R(+)-Methanandamide Elicits a Cyclooxygenase-2-Dependent Mitochondrial Apoptosis Signaling Pathway in Human Neuroglioma Cells

Abstract

Cannabinoids have been associated with tumor regression and apoptosis of cancer cells. Recently, we have shown that R(+)-methanandamide (R(+)-MA) induces apoptosis of H4 human neuroglioma cells via a mechanism involving de novo expression of the cyclooxygenase-2 (COX-2) enzyme. The present study investigated a possible involvement of a mitochondrial-driven pathway in this process. Cell death was determined by the WST-1 cell viability test, and changes in apoptotic parameters [i.e., release of mitochondrial cytochrome c, activation of caspases, cleavage of poly(ADP-ribose) polymerase (PARP)] were detected by Western blotting.

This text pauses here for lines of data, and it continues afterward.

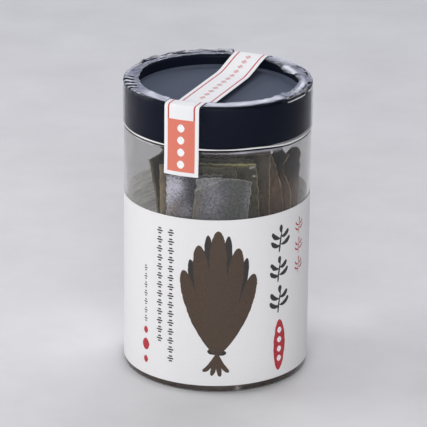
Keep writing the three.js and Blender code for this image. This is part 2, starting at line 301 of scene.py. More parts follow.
def piece(name, points, cells, materials, slot, nodes=(), sharp=40, flat=None, fields=None,
          painted=None):
    """Puts points in millimetres and cells into a mesh that rides on the body. flat is
    its UV map in millimetres, fields are named numbers for each point, and painted gives
    each cell's material."""
    mesh = bpy.data.meshes.new(name)
    mesh.from_pydata(points * MM, [], cells if isinstance(cells, list) else cells.tolist())
    for finish in materials:
        mesh.materials.append(finish)
    if flat is not None:
        corner = np.zeros(len(mesh.loops), np.int32)
        mesh.loops.foreach_get("vertex_index", corner)
        layer = mesh.uv_layers.new(name="flat")
        layer.data.foreach_set("uv", (flat[corner] * MM).astype(np.float32).ravel())
    for key, values in (fields or {}).items():
        layer = mesh.attributes.new(key, "FLOAT", "POINT")
        layer.data.foreach_set("value", np.asarray(values, np.float32).ravel())
    if painted is not None:
        mesh.polygons.foreach_set("material_index", np.asarray(painted, np.int32))
    mesh.polygons.foreach_set("use_smooth", np.ones(len(mesh.polygons), bool))
    mesh.set_sharp_from_angle(angle=math.radians(sharp))
    mesh.validate()
    mesh.update()
    made = bpy.data.objects.new(name, mesh)
    bpy.context.scene.collection.objects.link(made)
    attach(made, "root")
    if nodes:
        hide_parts(*nodes)
    return made


# ---------------------------------------------------------------------- materials
def add(tree, kind, sockets=None, **settings):
    """Adds one node. settings are its own values; sockets maps a socket's name or number
    to a plain value or to the output that feeds it."""
    made = tree.nodes.new(kind)
    for key, value in settings.items():
        setattr(made, key, value)
    for key, value in (sockets or {}).items():
        if isinstance(value, bpy.types.NodeSocket):
            tree.links.new(value, made.inputs[key])
        else:
            made.inputs[key].default_value = value
    return made


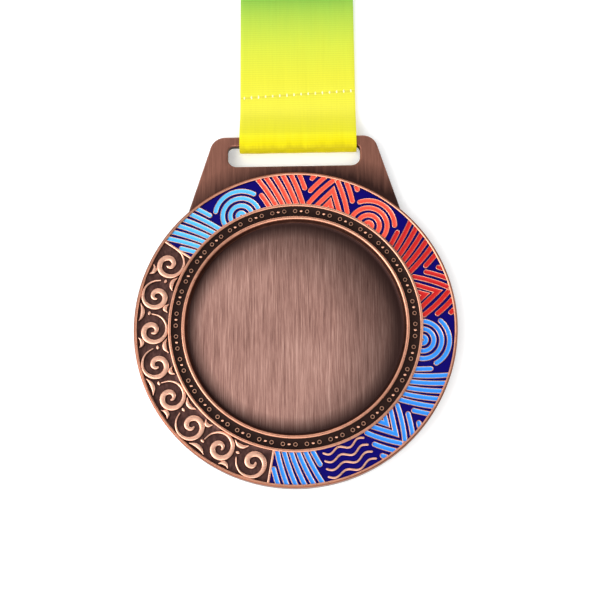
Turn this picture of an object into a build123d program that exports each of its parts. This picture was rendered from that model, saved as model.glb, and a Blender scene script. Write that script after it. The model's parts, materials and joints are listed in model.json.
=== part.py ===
from build123d import *
from math import cos, degrees, radians, sin
import os

# Finisher medal: a die-cast zinc disc with a ribbon lug, soft enamel in its decorated ring,
# and a woven neck ribbon. Millimetres. The medal lies on its back, face up (+Z), with the
# lug towards +Y. The origin is the centre of the back face.

# ---- driving dimensions ----
disc_radius = 33.25
disc_thickness = 3.0

rim_inner_radius = 32.6        # inside of the raised outer rim
band_inner_radius = 26.2       # inside of the decorated ring
fillet_rim_width = 0.6         # raised rim between the ring and the bead groove
groove_inner_radius = 23.45
recess_rim_width = 0.45        # raised rim round the recess
recess_top_radius = groove_inner_radius - recess_rim_width
recess_floor_radius = 22.2

band_floor_height = 2.2
wall_height = 2.8              # top of the metal lines between enamel cells
enamel_height = 2.6
groove_floor_height = 2.5
recess_floor_height = 1.5
back_groove_depth = 0.3
back_groove_outer_radius = 31.6
back_groove_width = 0.8

bead_count = 32
bead_ring_radius = 24.6
bead_dot_radius = 0.28
bead_ring_outer_radius = 0.42
bead_ring_hole_radius = 0.2
bead_height = 0.3
bead_start_angle = 7.9
bead_side_angle = 2.95         # from a dot to the small ring on each side of it

lug_bottom_height = 0.8
lug_thickness = 1.8
lug_top_y = 41.55
lug_base_y = 25.4
lug_top_width = 34.2
lug_base_width = 44.5
lug_corner_radius = 3.2
slot_width = 28.2
slot_bottom_y = 34.8
slot_top_y = 39.45
slot_bottom_corner_radius = 1.9
lug_root_radius = 32.9         # the lug starts inside the disc's wall, so both are one casting
slot_top_corner_radius = 1.2
bar_edge_radius = 0.6          # the bar is rounded where the ribbon wraps it
outer_edge_radius = 0.3

ribbon_width = 25.0
ribbon_thickness = 0.3
ribbon_offset_x = 0.9          # the ribbon lies against the right end of the slot
loop_inner_radius = 1.3
loop_length = 0.8              # how far the loop hangs below the middle of the bar
layer_gap = 0.1
crest_y = 41.9                 # the front layer leaves the bar here
foot_y = 47.6                  # and meets the back layer here
crease_radius = 2.0
seam_y = 52.0
seam_slope = 3.4
stitch_edge_margin = 0.9
stitch_count = 16
stitch_length = 0.85
stitch_width = 0.35
stitch_height = 0.12

hank_start_y = 77.5
hank_length = 75.0
hank_layers = 10
hank_layer_pitch = 0.5
hank_fold_radius = 0.8
tie_gap = 0.05
tie_corner_radius = 0.45
hank_tie_width = 12.0
hank_tie_thickness = 0.35

# ornament of the ring: equal panels of plain geometric motifs, worked out by formula
enamel_start_angle = -100.0
enamel_end_angle = 146.0
panel_count = 12
panel_reach = 9.1              # degrees from a panel's middle to the end of its motif
cell_wall = 0.2                # metal line round an enamel cell
cell_width = 0.95              # width of one coloured bar, arch or chevron
cell_pitch = 1.6               # from one to the next
bar_lean = 5.0                 # degrees that a bar leans across the ring
rim_overrun = 0.1              # bars are drawn this share past each rim, then trimmed
smallest_arch_radius = 0.7
arch_count = 4
chevron_slope = 9.0            # degrees that a chevron's leg runs while it crosses the ring
chevron_pitch = 3.8            # degrees
chevron_width = 2.26           # degrees
smallest_chevron_foot = 1.9    # degrees
chevron_count = 5
wave_count = 4
wave_width = 0.45
wave_height = 0.07             # share of the ring's width
scroll_count = 8
scroll_size = 2.1
scroll_turns = 0.75
scroll_tightening = 0.72       # share of its size by which a scroll winds in
scroll_fullness = 0.42         # how thick a scroll grows along its middle, against its size
scroll_blunt_end = 0.12        # thickness added all along, so that the ends aren't sharp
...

H4 cells treated with R(+)-MA showed typical signs of mitochondrial apoptosis, i.e., release of mitochondrial cytochrome c into the cytosol and activation of initiator caspase-9. Moreover, activation of the executor caspase-3 was observed following cannabinoid treatment. Cells were fully protected from apoptotic cell death by the caspase-3 inhibitor Ac-DEVD-CHO, indicating a crucial role for caspase-3 activation in R(+)-MA-elicited apoptosis. Furthermore, cleavage of the caspase-3 target protein PARP was registered. All of the aforementioned effects were substantially reduced by the selective COX-2 inhibitor celecoxib (1 muM) at a pharmacologically relevant, nonapoptotic concentration. R(+)-MA-induced apoptosis is mediated via a mitochondrial-dependent pathway that becomes activated, at least in part, through up-regulation of the COX-2 enzyme.